Observation of high-resolution fetch-limited wave growth using CFOSAT near-nadir measurements

CFOSAT is the joint space mission of the French (CNES) and Chinese (CNSA) space agencies dedicated to the observation of ocean surface wind and waves. Two main on-board payloads, the Ku-band near-nadir wave scatterometer SWIM and dual-polarization Ku-band wind scatterometer SCAT for the first time provide regular synchronized surface wind vector and sea state observations on a global scale. 
 
After the first year of the mission, SWIM innovative wave scatterometer conception proved to be suitable for space-born directional wave spectra measurements. The overall performance of the instrument and the quality of inverted data are close to the planned specifications. Moreover, in particular cases, precise wave parameters can be estimated even in limited coastal seas with varying wave and wind conditions.
 
In this work, we will show examples of high-resolution directional wave spectrum fetch evolution as observed by CFOSAT mission. The present analysis was performed for areas with fetch-determined conditions, during periods when waves were generated by strong coastal winds. The dataset includes spectra starting from young wind waves (~20 km fetch distance) to mature almost developed sea state (>450 km fetch). The unique multi-beam configuration of SWIM provides multiple estimates of wave spectral parameters all over the sensor footprint along the satellite track.
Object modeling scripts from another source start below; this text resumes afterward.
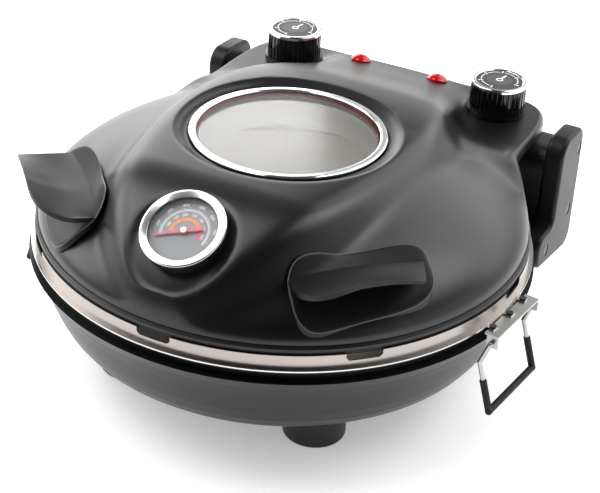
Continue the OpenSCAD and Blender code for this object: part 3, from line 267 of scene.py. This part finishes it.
# %% Give each node its finish
FINISHES = [
    (base_plastic, "base_housing"),
    (black_plastic, "rim_spacer feet hinge_arm_left hinge_arm_right lid_rear_wall lid_ring window_frame "
                    "thermometer_case control_housing"),
    (arm_plastic, "arm_cover_left arm_cover_right"),
    (handle_plastic, "handle_left handle_right"),
    (cream_plastic, "terminal_block thermostats"),
    (gloss_plastic, "knob_bezel_left knob_bezel_right knob_left knob_right"),
    (lid_enamel, "lid_shell"),
    (collar_steel, "vent_collar"),
    (pan_steel, "pan lower_element_clips heat_shield shield_posts floor_cover floor_screws arm_screws "
                "hinge_pin_left hinge_pin_right hinge_bush_left hinge_bush_right"),
    (liner_steel, "lid_liner upper_element_clips window_well"),
    (heater_steel, "lower_element upper_element"),
    (chrome, "window_ring thermometer_bezel knob_trim_left knob_trim_right"),
    (satin_steel, "bail_bracket_left bail_bracket_right bail_wire_left bail_wire_right"),
    (rivet_black, "bracket_rivets"),
    (fired_clay, "pizza_stone"),
    (rubber, "foot_pads cord_bushing bail_sleeve_left bail_sleeve_right lid_seal"),
    (red_silicone, "window_gasket"),
    (clear_glass, "window_glass"),
    (lens_glass, "thermometer_lens"),
    (red_acrylic, "pilot_lamp_left pilot_lamp_right"),
    (red_lacquer, "thermometer_needle"),
    (dial_ink, "thermometer_dial"),
]
dressed = set()
for finish, names in FINISHES:
    for name in names.split():
        nodes[name].data.materials.clear()
        nodes[name].data.materials.append(finish)
        dressed.add(name)
print("bare nodes:", sorted(set(nodes) - dressed))

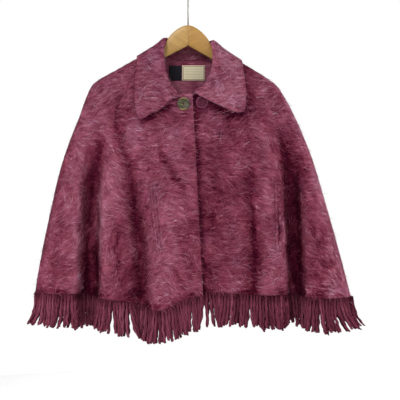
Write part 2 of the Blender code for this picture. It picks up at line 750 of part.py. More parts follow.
def make_arm(name, side, sections=20, sides=12):
    """One half of the hanger, lofted along X through rounded sections."""
    reach_out = [0.5 * SEAM_GAP + DOME_HALF * (k / 8) for k in range(8)]
    round_from = HANGER_HALF - ARM_END_ROUND
    reach_out += list(np.linspace(DOME_HALF + 1.0, round_from, sections - 12))
    reach_out += [round_from + ARM_END_ROUND * s for s in (0.45, 0.75, 0.93, 1.0)]
    bm = bmesh.new()
    rings = []
    for away in reach_out:
        x = side * away
        end = max(0.0, (away - round_from) / ARM_END_ROUND)
        shrink = math.sqrt(max(0.06, 1 - end * end))
        middle = 0.5 * (wood_top(x) + wood_low(x))
        half_tall = 0.5 * (wood_low(x) - wood_top(x)) * shrink
        arm = min(1.0, away / SHOULDER_HALF)
        half_thick = 0.5 * (HANGER_THICK + (ARM_THICK - HANGER_THICK) * arm) * shrink
        power = 2 / (4.5 - 2.3 * min(1.0, away / 75.0))
        ring = []
        for k in range(sides):
            angle = 2 * math.pi * (k + 0.5) / sides
            c, s = math.cos(angle), math.sin(angle)
            y = half_thick * math.copysign(abs(c) ** power, c)
            z = half_tall * math.copysign(abs(s) ** power, s)
            ring.append(bm.verts.new(Vector((x, y, -WOOD_TOP - middle + z)) * MM))
        rings.append(ring)
    for a, b in zip(rings, rings[1:]):
        for k in range(sides):
            m = (k + 1) % sides
            bm.faces.new((a[k], a[m], b[m], b[k]))
    bm.faces.new(rings[0])
    bm.faces.new(rings[-1])
    return finish_bmesh(name, bm, "beech", 35)


def hook_path():
    """The wire: a straight neck, a bend to one side, and an arc over the rail."""
    centre = WIRE_RADIUS - HOOK_RADIUS
    low = -WOOD_TOP + 0.5
    neck_top = low + HOOK_NECK - 8.0
    points = [(0.0, low), (0.0, low + 0.5 * HOOK_NECK), (0.0, neck_top)]
    start = math.radians(-58)
    join = (HOOK_RADIUS * math.cos(start), centre + HOOK_RADIUS * math.sin(start))
    points += [(0.22 * join[0], neck_top + 5.0), (0.66 * join[0], neck_top + 0.62 * (join[1] - neck_top))]
    for k in range(17):
        angle = start + math.radians(258) * k / 16
        points.append((HOOK_RADIUS * math.cos(angle), centre + HOOK_RADIUS * math.sin(angle)))
    return points


def make_hook():
    data = bpy.data.curves.new("hanger_hook", "CURVE")
    data.dimensions = "3D"
    spline = data.splines.new("POLY")
    points = path_curve(hook_path())(np.linspace(0, 1, 34))
    spline.points.add(len(points) - 1)
    for spot, (x, z) in zip(spline.points, points):
        spot.co = (x * MM, 0.0, z * MM, 1.0)
    data.bevel_depth = WIRE_RADIUS * MM
    data.bevel_resolution = 2
    data.use_fill_caps = True
    return add_object("hanger_hook", data, "wire")


def main():
    clear_scene()
    make_arm("hanger_right_arm", -1)
    make_arm("hanger_left_arm", 1)
    make_hook()
    make_panel("back")
    for panel in ("right_front", "left_front"):
        cut_slit(make_panel(panel))
        make_welts(panel)
    make_collar()
    make_buttons()
    make_label("neck_label_dark", "dark_label")
    make_label("neck_label_light", "light_label")
    for seed, panel in enumerate(LOCKS):
        make_fringe(panel, seed)


main()
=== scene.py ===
"""A fringed mohair cape on a wooden hanger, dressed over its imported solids.

Sizes are in millimetres, apart from those in the finishes, the lights and the camera, which are in metres. A drop
is a height measured down from the top of the hanger's dome. An outward of -1 or 1 is the sign of y that a cloth's
outer side faces."""

import math

import bmesh
import bpy
import numpy as np
from mathutils import Matrix, Vector
from mathutils.bvhtree import BVHTree


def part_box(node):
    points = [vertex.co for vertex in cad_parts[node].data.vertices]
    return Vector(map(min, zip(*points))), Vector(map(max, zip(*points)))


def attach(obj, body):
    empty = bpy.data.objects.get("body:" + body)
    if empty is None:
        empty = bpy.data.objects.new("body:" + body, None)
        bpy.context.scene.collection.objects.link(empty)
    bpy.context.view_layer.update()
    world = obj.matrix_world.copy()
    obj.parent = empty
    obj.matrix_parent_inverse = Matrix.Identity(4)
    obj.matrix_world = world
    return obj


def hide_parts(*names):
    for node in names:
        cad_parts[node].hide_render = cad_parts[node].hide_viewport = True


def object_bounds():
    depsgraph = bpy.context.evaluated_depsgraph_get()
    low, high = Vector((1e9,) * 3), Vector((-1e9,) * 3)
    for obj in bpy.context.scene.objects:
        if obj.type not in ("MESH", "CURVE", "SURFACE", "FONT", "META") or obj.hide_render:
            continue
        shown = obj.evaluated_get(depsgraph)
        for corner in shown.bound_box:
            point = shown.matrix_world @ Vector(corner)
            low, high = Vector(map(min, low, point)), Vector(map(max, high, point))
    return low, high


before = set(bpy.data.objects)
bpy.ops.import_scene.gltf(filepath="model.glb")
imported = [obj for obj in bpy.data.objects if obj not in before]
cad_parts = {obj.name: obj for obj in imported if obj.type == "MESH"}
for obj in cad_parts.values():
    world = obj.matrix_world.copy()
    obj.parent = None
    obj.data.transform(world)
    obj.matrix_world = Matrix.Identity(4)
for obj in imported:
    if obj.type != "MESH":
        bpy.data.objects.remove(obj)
cad_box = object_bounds()
scene = bpy.context.scene
MM = 0.001
# The height of the top of the hanger's dome.
DOME_Z = -111.0
# The least and the most y that a hair may reach.
OUTERMOST = cad_box[0][1] / MM - 13, cad_box[1][1] / MM + 13


# Finishes

def rgb(red, green, blue):
    """A colour as the screen shows it, 0 to 255, made linear."""
    return tuple((c / 255 / 12.92) if c < 11 else ((c / 255 + 0.055) / 1.055) ** 2.4 for c in (red, green, blue))


class Shade:
    """A socket of a finish that can stand in a sum: each operator adds a Math node."""

    def __init__(self, finish, socket):
        self.finish, self.socket = finish, socket

    def __add__(self, other):
        return self.of("ADD", other)

    def __sub__(self, other):
        return self.of("SUBTRACT", other)

    def __rsub__(self, other):
        return self.finish.add("Math", {"operation": "SUBTRACT"}, {0: other, 1: self})

    def __mul__(self, other):
        return self.of("MULTIPLY", other)

    def __truediv__(self, other):
        return self.of("DIVIDE", other)

    def __lt__(self, other):
        return self.of("LESS_THAN", other)

    def __gt__(self, other):
        return self.of("GREATER_THAN", other)

    def of(self, operation, other=0.0):
        return self.finish.add("Math", {"operation": operation}, {0: self, 1: other})

    def axes(self):
        node = self.finish.add("SeparateXYZ", {}, {0: self}).socket.node
        return [Shade(self.finish, out) for out in node.outputs]


class Finish:
    """A material in the making. Its add method takes a node's type, its settings and its inputs, and gives its
    output."""

    def __init__(self, name, **constants):
        self.material = bpy.data.materials.new(name)
        self.material.use_nodes = True
        self.tree = self.material.node_tree
        self.shader = self.tree.nodes["Principled BSDF"]
        for socket, value in constants.items():
            self.shader.inputs[socket.replace("_", " ")].default_value = value

    def add(self, kind, settings, inputs, out=0):
        node = self.tree.nodes.new("ShaderNode" + kind)
        for name, value in settings.items():
            if name == "stops":
                for i, (place, colour) in enumerate(value):
                    stops = node.color_ramp.elements
                    stop = stops[i] if i < 2 else stops.new(place)
                    stop.position, stop.color = place, (*colour, 1.0)
            else:
                setattr(node, name, value)
        for name, value in inputs.items():
            if isinstance(value, Shade):
                self.tree.links.new(value.socket, node.inputs[name])
            else:
                node.inputs[name].default_value = value
        return Shade(self, node.outputs[out])

    def place(self):
        return self.add("TexCoord", {}, {}, out="Object")

    def mapped(self, vector, scale, turn=(0, 0, 0)):
        return self.add("Mapping", {}, {"Vector": vector, "Scale": scale, "Rotation": turn})

    def noise(self, vector, scale, detail=3.0, rough=0.55, out=0):
        inputs = {"Vector": vector, "Scale": scale, "Detail": detail, "Roughness": rough}
        return self.add("TexNoise", {}, inputs, out)

    def warped(self, vector, scale, amount):
        """vector pushed about by a slow noise, by up to half amount."""
        push = self.noise(vector, scale, 2.0, out="Color")
        centred = self.add("VectorMath", {"operation": "SUBTRACT"}, {0: push, 1: (0.5, 0.5, 0.5)})
        scaled = self.add("VectorMath", {"operation": "SCALE"}, {0: centred, "Scale": amount})
        return self.add("VectorMath", {"operation": "ADD"}, {0: vector, 1: scaled})

    def ramp(self, value, *stops):
        return self.add("ValToRGB", {"stops": stops}, {0: value})

    def mix(self, share, first, second, blend="MIX"):
        """Two colours mixed. The node's sockets 6 and 7 take them, and its output 2 gives the result."""
        colours = [c if isinstance(c, Shade) else (*c, 1.0) for c in (first, second)]
        settings = {"data_type": "RGBA", "blend_type": blend}
        return self.add("Mix", settings, {0: share, 6: colours[0], 7: colours[1]}, 2)

    def between(self, value, low, high):
        """How far value has come from low to high, held between 0 and 1."""
        return self.add("MapRange", {}, {0: value, 1: low, 2: high})

    def clouded(self, colour):
        """A colour that drifts towards violet in soft patches, and is a little duller towards the shoulders."""
        share = self.between(self.noise(self.place(), 20.0, 4.0), 0.38, 0.66)
        colour = self.mix(share * 0.4, colour, self.mix(1.0, colour, (0.88, 1.02, 1.18), "MULTIPLY"))
        high = self.between(self.place().axes()[2], -0.42, -0.24)
        return self.mix(high, colour, self.mix(1.0, colour, (0.99, 1.16, 1.12), "MULTIPLY"))

    def round_middle(self, x_mid, z_mid, radius):
        """How far a point lies from a middle, as a share of radius, and its height over that middle."""
        x, _, z = self.place().axes()
        x, z = x - x_mid, z - z_mid
        return (x * x + z * z).of("POWER", 0.5) / radius, z

    def feed(self, **sockets):
        for name, value in sockets.items():
            self.tree.links.new(value.socket, self.shader.inputs[name.replace("_", " ")])

    def bump(self, height, depth):
        """Relief of depth metres for a height of 1."""
        self.feed(Normal=self.add("Bump", {}, {"Strength": 1.0, "Distance": depth, "Height": height}))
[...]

This allows the capturing of the very fine details of spectral variability with distance from the coast. It will be shown, the observed deviation of direction and wavelength of the measured spectral peak from a wave growth fetch law can be attributed to time-varying or topography-induced coastal wind field inhomogeneities. In some cases, this can be explained by local surface current configuration. The obtained results can be directly compared with third party remote sensing observations, numerical model outputs, classical wave fetch-growth laws, and existing empirical parametrizations.